> Short problem: Give back the full material, exactly as it reads.

> Data:
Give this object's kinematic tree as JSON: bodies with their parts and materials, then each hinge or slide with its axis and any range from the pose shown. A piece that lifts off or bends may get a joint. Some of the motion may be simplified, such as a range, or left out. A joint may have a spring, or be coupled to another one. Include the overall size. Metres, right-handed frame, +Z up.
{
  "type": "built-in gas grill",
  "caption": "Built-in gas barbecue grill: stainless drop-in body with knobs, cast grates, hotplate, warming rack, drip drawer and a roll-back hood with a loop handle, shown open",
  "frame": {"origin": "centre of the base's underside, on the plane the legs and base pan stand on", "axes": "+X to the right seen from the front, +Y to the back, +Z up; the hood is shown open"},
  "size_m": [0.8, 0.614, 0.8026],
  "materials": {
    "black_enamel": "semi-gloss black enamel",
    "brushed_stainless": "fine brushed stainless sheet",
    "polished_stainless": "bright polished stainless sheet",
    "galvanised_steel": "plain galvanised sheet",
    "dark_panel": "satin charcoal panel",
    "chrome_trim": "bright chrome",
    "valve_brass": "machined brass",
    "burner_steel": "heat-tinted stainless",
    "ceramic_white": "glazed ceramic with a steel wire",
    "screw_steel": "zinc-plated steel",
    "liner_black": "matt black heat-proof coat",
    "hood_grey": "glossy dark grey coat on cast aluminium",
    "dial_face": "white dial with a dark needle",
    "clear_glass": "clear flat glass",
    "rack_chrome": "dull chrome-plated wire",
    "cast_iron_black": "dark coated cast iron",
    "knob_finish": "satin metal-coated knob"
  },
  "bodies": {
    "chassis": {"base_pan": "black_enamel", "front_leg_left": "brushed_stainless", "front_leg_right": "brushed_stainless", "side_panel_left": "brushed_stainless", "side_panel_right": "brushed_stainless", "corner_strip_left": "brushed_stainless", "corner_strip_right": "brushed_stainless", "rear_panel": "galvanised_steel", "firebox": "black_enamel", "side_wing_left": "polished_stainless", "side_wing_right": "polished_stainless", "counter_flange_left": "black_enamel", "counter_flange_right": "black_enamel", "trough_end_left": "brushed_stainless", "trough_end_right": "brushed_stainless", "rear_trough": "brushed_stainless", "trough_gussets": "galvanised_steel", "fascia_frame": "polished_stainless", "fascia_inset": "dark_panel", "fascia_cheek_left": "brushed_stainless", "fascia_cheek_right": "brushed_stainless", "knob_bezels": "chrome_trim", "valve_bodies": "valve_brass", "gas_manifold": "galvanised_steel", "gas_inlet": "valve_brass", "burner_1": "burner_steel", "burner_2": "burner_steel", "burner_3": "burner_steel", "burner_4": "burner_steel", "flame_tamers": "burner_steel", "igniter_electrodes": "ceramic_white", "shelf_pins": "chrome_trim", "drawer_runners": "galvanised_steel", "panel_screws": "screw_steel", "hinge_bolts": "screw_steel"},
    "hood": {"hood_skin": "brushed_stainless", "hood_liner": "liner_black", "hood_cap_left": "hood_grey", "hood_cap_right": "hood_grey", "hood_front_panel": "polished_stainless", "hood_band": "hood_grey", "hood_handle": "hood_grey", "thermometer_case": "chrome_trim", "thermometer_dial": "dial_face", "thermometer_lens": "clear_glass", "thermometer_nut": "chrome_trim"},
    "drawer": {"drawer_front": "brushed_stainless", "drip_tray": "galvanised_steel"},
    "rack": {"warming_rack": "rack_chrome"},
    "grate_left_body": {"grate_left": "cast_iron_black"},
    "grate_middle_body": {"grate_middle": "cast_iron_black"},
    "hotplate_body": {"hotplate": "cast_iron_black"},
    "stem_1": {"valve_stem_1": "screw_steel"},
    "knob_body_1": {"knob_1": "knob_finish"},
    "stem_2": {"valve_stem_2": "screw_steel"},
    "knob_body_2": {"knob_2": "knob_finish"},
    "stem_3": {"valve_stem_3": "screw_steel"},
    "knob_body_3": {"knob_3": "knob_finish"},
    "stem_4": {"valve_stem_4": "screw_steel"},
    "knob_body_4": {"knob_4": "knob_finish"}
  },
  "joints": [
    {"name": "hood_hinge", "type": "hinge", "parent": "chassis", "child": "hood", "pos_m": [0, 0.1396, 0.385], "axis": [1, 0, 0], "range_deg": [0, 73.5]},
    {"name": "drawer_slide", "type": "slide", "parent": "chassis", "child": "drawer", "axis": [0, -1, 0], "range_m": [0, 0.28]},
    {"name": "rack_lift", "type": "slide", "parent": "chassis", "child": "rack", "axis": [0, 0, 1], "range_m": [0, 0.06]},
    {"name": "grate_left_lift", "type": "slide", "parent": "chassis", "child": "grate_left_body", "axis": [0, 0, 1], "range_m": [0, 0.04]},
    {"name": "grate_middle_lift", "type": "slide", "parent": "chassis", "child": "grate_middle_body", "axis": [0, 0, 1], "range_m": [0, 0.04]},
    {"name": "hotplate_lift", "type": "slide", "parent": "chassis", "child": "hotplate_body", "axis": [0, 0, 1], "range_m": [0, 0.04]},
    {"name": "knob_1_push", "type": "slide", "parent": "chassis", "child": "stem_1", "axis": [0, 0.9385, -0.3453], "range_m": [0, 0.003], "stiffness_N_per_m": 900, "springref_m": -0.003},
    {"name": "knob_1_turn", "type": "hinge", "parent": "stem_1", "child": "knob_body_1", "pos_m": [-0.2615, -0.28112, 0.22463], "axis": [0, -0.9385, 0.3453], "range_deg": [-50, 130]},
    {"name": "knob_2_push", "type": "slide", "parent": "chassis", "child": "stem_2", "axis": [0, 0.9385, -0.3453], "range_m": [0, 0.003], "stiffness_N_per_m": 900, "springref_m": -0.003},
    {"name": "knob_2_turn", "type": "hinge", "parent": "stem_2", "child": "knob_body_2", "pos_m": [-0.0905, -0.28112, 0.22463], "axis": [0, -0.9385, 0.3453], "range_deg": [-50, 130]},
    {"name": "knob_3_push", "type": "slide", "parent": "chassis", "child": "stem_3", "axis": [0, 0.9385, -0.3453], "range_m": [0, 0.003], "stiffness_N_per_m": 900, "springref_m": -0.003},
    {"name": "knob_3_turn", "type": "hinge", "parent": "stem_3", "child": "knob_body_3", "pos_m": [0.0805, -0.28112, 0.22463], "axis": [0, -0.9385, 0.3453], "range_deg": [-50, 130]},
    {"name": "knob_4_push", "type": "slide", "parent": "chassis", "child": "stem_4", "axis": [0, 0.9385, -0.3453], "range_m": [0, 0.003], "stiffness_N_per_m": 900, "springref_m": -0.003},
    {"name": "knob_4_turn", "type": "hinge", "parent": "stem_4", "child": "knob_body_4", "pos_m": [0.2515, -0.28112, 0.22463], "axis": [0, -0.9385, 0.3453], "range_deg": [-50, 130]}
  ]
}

> Exercise solution:
Give this object's kinematic tree as JSON: bodies with their parts and materials, then each hinge or slide with its axis and any range from the pose shown. A piece that lifts off or bends may get a joint. Some of the motion may be simplified, such as a range, or left out. A joint may have a spring, or be coupled to another one. Include the overall size. Metres, right-handed frame, +Z up.
{
  "type": "built-in gas grill",
  "caption": "Built-in gas barbecue grill: stainless drop-in body with knobs, cast grates, hotplate, warming rack, drip drawer and a roll-back hood with a loop handle, shown open",
  "frame": {"origin": "centre of the base's underside, on the plane the legs and base pan stand on", "axes": "+X to the right seen from the front, +Y to the back, +Z up; the hood is shown open"},
  "size_m": [0.8, 0.614, 0.8026],
  "materials": {
    "black_enamel": "semi-gloss black enamel",
    "brushed_stainless": "fine brushed stainless sheet",
    "polished_stainless": "bright polished stainless sheet",
    "galvanised_steel": "plain galvanised sheet",
    "dark_panel": "satin charcoal panel",
    "chrome_trim": "bright chrome",
    "valve_brass": "machined brass",
    "burner_steel": "heat-tinted stainless",
    "ceramic_white": "glazed ceramic with a steel wire",
    "screw_steel": "zinc-plated steel",
    "liner_black": "matt black heat-proof coat",
    "hood_grey": "glossy dark grey coat on cast aluminium",
    "dial_face": "white dial with a dark needle",
    "clear_glass": "clear flat glass",
    "rack_chrome": "dull chrome-plated wire",
    "cast_iron_black": "dark coated cast iron",
    "knob_finish": "satin metal-coated knob"
  },
  "bodies": {
    "chassis": {"base_pan": "black_enamel", "front_leg_left": "brushed_stainless", "front_leg_right": "brushed_stainless", "side_panel_left": "brushed_stainless", "side_panel_right": "brushed_stainless", "corner_strip_left": "brushed_stainless", "corner_strip_right": "brushed_stainless", "rear_panel": "galvanised_steel", "firebox": "black_enamel", "side_wing_left": "polished_stainless", "side_wing_right": "polished_stainless", "counter_flange_left": "black_enamel", "counter_flange_right": "black_enamel", "trough_end_left": "brushed_stainless", "trough_end_right": "brushed_stainless", "rear_trough": "brushed_stainless", "trough_gussets": "galvanised_steel", "fascia_frame": "polished_stainless", "fascia_inset": "dark_panel", "fascia_cheek_left": "brushed_stainless", "fascia_cheek_right": "brushed_stainless", "knob_bezels": "chrome_trim", "valve_bodies": "valve_brass", "gas_manifold": "galvanised_steel", "gas_inlet": "valve_brass", "burner_1": "burner_steel", "burner_2": "burner_steel", "burner_3": "burner_steel", "burner_4": "burner_steel", "flame_tamers": "burner_steel", "igniter_electrodes": "ceramic_white", "shelf_pins": "chrome_trim", "drawer_runners": "galvanised_steel", "panel_screws": "screw_steel", "hinge_bolts": "screw_steel"},
    "hood": {"hood_skin": "brushed_stainless", "hood_liner": "liner_black", "hood_cap_left": "hood_grey", "hood_cap_right": "hood_grey", "hood_front_panel": "polished_stainless", "hood_band": "hood_grey", "hood_handle": "hood_grey", "thermometer_case": "chrome_trim", "thermometer_dial": "dial_face", "thermometer_lens": "clear_glass", "thermometer_nut": "chrome_trim"},
    "drawer": {"drawer_front": "brushed_stainless", "drip_tray": "galvanised_steel"},
    "rack": {"warming_rack": "rack_chrome"},
    "grate_left_body": {"grate_left": "cast_iron_black"},
    "grate_middle_body": {"grate_middle": "cast_iron_black"},
    "hotplate_body": {"hotplate": "cast_iron_black"},
    "stem_1": {"valve_stem_1": "screw_steel"},
    "knob_body_1": {"knob_1": "knob_finish"},
    "stem_2": {"valve_stem_2": "screw_steel"},
    "knob_body_2": {"knob_2": "knob_finish"},
    "stem_3": {"valve_stem_3": "screw_steel"},
    "knob_body_3": {"knob_3": "knob_finish"},
    "stem_4": {"valve_stem_4": "screw_steel"},
    "knob_body_4": {"knob_4": "knob_finish"}
  },
  "joints": [
    {"name": "hood_hinge", "type": "hinge", "parent": "chassis", "child": "hood", "pos_m": [0, 0.1396, 0.385], "axis": [1, 0, 0], "range_deg": [0, 73.5]},
    {"name": "drawer_slide", "type": "slide", "parent": "chassis", "child": "drawer", "axis": [0, -1, 0], "range_m": [0, 0.28]},
    {"name": "rack_lift", "type": "slide", "parent": "chassis", "child": "rack", "axis": [0, 0, 1], "range_m": [0, 0.06]},
    {"name": "grate_left_lift", "type": "slide", "parent": "chassis", "child": "grate_left_body", "axis": [0, 0, 1], "range_m": [0, 0.04]},
    {"name": "grate_middle_lift", "type": "slide", "parent": "chassis", "child": "grate_middle_body", "axis": [0, 0, 1], "range_m": [0, 0.04]},
    {"name": "hotplate_lift", "type": "slide", "parent": "chassis", "child": "hotplate_body", "axis": [0, 0, 1], "range_m": [0, 0.04]},
    {"name": "knob_1_push", "type": "slide", "parent": "chassis", "child": "stem_1", "axis": [0, 0.9385, -0.3453], "range_m": [0, 0.003], "stiffness_N_per_m": 900, "springref_m": -0.003},
    {"name": "knob_1_turn", "type": "hinge", "parent": "stem_1", "child": "knob_body_1", "pos_m": [-0.2615, -0.28112, 0.22463], "axis": [0, -0.9385, 0.3453], "range_deg": [-50, 130]},
    {"name": "knob_2_push", "type": "slide", "parent": "chassis", "child": "stem_2", "axis": [0, 0.9385, -0.3453], "range_m": [0, 0.003], "stiffness_N_per_m": 900, "springref_m": -0.003},
    {"name": "knob_2_turn", "type": "hinge", "parent": "stem_2", "child": "knob_body_2", "pos_m": [-0.0905, -0.28112, 0.22463], "axis": [0, -0.9385, 0.3453], "range_deg": [-50, 130]},
    {"name": "knob_3_push", "type": "slide", "parent": "chassis", "child": "stem_3", "axis": [0, 0.9385, -0.3453], "range_m": [0, 0.003], "stiffness_N_per_m": 900, "springref_m": -0.003},
    {"name": "knob_3_turn", "type": "hinge", "parent": "stem_3", "child": "knob_body_3", "pos_m": [0.0805, -0.28112, 0.22463], "axis": [0, -0.9385, 0.3453], "range_deg": [-50, 130]},
    {"name": "knob_4_push", "type": "slide", "parent": "chassis", "child": "stem_4", "axis": [0, 0.9385, -0.3453], "range_m": [0, 0.003], "stiffness_N_per_m": 900, "springref_m": -0.003},
    {"name": "knob_4_turn", "type": "hinge", "parent": "stem_4", "child": "knob_body_4", "pos_m": [0.2515, -0.28112, 0.22463], "axis": [0, -0.9385, 0.3453], "range_deg": [-50, 130]}
  ]
}